WHAT THE TASK REQUIRES
Gather all lines in the entries that include the word "handed".

EXCERPTED RECORDS

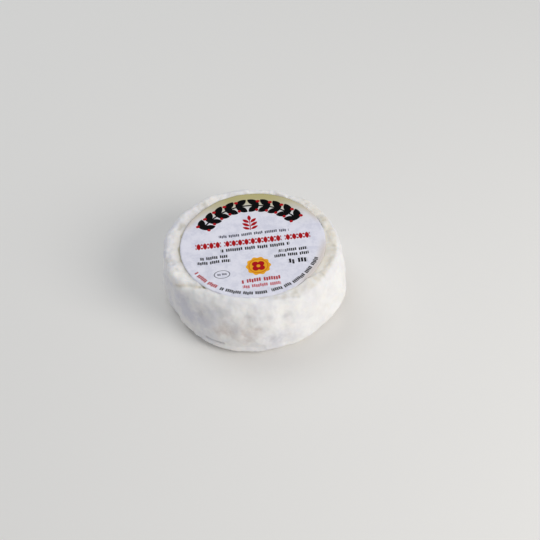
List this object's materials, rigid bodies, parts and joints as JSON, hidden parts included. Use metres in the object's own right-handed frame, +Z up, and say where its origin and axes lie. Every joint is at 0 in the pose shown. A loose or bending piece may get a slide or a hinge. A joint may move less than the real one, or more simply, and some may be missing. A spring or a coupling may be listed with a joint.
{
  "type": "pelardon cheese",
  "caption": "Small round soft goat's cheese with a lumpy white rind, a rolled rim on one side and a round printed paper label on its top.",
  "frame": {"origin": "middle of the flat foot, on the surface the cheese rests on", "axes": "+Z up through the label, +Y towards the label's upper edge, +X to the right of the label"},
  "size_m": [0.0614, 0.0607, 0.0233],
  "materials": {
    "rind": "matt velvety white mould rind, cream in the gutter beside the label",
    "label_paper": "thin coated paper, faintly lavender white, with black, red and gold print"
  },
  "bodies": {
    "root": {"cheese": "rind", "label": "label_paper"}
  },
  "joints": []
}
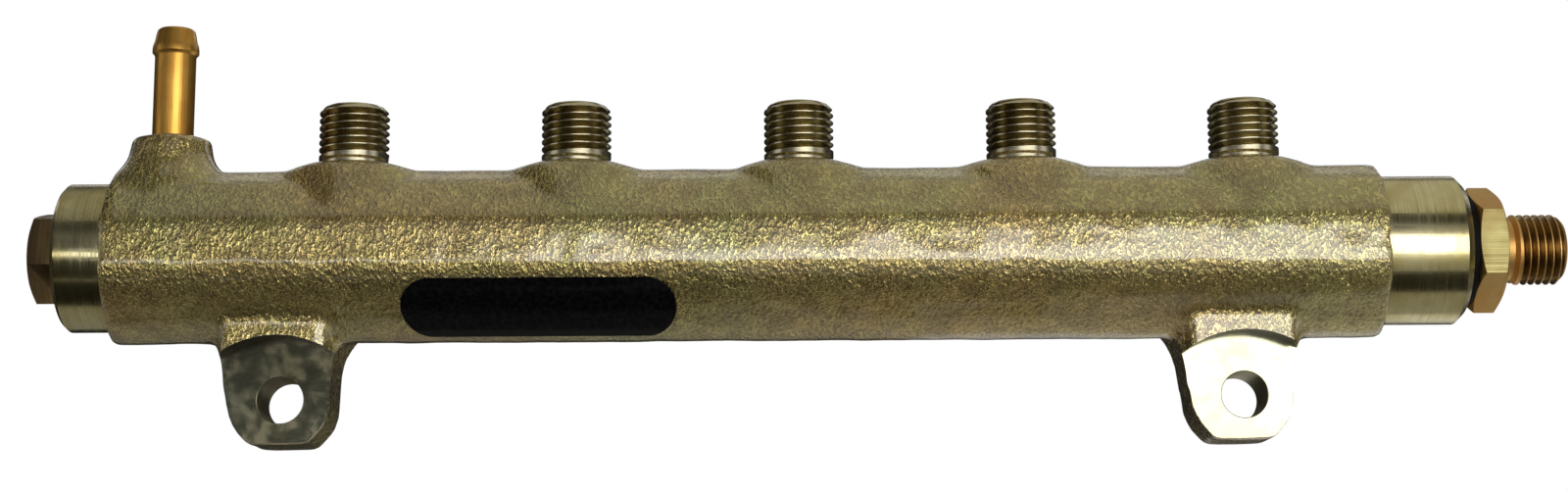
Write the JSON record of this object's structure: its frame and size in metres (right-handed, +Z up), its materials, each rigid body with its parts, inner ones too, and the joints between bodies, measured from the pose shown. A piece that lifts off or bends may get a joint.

==

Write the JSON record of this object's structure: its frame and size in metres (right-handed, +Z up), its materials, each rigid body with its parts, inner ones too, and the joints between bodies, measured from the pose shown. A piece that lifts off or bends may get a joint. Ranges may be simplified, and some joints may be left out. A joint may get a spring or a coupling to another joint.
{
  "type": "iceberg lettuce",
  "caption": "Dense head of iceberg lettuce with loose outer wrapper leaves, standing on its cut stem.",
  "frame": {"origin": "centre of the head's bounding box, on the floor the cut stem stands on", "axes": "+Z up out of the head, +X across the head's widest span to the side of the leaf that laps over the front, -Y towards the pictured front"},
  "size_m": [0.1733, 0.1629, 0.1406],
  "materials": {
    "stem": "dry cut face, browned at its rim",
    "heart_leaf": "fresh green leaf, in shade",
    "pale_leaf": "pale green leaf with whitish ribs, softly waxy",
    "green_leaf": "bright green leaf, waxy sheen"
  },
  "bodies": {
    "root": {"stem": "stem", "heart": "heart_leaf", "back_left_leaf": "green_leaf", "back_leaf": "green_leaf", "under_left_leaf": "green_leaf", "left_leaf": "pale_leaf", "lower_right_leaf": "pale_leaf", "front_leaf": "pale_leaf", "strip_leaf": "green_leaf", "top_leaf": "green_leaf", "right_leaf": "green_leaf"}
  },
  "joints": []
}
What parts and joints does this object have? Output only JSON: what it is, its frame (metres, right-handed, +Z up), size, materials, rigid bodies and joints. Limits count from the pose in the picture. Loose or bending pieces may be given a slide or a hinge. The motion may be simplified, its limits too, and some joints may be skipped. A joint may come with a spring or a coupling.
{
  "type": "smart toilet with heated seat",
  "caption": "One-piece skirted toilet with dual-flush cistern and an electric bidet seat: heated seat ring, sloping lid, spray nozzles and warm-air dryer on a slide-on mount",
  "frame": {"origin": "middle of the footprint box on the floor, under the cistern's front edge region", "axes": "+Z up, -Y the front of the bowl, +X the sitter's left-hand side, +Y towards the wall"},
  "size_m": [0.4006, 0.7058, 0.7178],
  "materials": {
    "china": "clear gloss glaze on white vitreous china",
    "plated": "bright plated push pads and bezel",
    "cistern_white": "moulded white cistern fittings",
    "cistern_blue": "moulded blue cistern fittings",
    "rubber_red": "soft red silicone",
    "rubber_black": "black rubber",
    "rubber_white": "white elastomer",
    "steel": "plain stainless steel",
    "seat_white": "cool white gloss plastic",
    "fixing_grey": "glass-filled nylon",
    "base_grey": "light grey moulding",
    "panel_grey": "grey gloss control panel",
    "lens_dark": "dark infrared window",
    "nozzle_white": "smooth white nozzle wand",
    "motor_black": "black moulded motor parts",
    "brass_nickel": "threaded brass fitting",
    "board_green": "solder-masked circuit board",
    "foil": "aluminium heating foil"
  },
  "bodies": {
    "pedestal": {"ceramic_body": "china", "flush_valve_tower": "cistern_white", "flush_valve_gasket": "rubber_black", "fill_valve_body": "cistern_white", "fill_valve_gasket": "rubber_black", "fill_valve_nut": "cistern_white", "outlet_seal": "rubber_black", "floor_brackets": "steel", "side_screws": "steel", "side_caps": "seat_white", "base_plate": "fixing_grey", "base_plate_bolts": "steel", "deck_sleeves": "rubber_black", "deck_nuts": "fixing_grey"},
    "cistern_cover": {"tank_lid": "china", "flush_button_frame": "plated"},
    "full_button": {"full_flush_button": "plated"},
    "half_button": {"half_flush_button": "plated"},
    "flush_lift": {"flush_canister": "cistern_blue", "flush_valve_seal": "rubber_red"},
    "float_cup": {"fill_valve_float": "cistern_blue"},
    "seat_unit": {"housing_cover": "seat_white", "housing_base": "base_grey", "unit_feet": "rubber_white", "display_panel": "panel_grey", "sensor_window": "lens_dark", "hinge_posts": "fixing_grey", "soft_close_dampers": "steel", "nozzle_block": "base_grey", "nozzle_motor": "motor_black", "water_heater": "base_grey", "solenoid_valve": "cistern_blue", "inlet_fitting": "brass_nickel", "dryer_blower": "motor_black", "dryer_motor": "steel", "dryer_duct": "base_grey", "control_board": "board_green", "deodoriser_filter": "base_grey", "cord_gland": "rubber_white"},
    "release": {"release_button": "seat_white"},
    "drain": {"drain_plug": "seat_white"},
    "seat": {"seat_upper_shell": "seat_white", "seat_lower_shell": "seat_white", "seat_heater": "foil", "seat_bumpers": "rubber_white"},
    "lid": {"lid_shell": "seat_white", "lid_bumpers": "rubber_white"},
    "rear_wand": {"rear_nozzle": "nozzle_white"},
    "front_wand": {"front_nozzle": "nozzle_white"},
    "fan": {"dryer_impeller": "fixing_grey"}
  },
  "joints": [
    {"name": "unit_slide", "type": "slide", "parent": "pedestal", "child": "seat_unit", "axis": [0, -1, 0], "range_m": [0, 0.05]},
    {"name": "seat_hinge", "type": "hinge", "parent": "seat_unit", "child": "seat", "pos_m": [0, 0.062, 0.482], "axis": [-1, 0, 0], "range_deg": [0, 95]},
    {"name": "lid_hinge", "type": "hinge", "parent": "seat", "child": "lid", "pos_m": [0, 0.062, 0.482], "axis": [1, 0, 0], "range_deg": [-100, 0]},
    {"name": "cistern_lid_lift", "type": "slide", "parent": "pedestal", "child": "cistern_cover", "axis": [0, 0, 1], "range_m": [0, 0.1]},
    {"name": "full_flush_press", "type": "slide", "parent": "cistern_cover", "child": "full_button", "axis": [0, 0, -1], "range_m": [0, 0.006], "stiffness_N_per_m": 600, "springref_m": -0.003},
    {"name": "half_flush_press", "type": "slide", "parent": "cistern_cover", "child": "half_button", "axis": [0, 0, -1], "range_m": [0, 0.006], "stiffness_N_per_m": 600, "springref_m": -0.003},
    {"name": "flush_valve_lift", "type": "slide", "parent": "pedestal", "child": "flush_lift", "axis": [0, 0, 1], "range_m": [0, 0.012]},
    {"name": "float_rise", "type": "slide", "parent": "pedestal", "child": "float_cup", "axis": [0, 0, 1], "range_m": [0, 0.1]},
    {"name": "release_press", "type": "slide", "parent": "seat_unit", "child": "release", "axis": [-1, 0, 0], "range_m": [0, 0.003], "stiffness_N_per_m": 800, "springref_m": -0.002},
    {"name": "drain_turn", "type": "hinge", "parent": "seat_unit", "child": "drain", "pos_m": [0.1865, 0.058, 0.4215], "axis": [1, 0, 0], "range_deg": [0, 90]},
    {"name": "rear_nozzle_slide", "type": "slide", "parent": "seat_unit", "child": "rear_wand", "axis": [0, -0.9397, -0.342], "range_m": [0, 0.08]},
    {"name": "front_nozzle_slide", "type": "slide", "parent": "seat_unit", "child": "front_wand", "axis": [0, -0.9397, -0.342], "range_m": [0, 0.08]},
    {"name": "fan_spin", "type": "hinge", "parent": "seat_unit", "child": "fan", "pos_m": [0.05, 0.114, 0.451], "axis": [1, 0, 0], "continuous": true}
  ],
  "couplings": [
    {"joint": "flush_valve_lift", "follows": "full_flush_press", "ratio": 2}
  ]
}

OUTPUT BELOW
List this object's materials, rigid bodies, parts and joints as JSON, hidden parts included. Use metres in the object's own right-handed frame, +Z up, and say where its origin and axes lie. Every joint is at 0 in the pose shown. A loose or bending piece may get a slide or a hinge. A joint may move less than the real one, or more simply, and some may be missing. A spring or a coupling may be listed with a joint.
Write the JSON record of this object's structure: its frame and size in metres (right-handed, +Z up), its materials, each rigid body with its parts, inner ones too, and the joints between bodies, measured from the pose shown. A piece that lifts off or bends may get a joint.
Write the JSON record of this object's structure: its frame and size in metres (right-handed, +Z up), its materials, each rigid body with its parts, inner ones too, and the joints between bodies, measured from the pose shown. A piece that lifts off or bends may get a joint. Ranges may be simplified, and some joints may be left out. A joint may get a spring or a coupling to another joint.
What parts and joints does this object have? Output only JSON: what it is, its frame (metres, right-handed, +Z up), size, materials, rigid bodies and joints. Limits count from the pose in the picture. Loose or bending pieces may be given a slide or a hinge. The motion may be simplified, its limits too, and some joints may be skipped. A joint may come with a spring or a coupling.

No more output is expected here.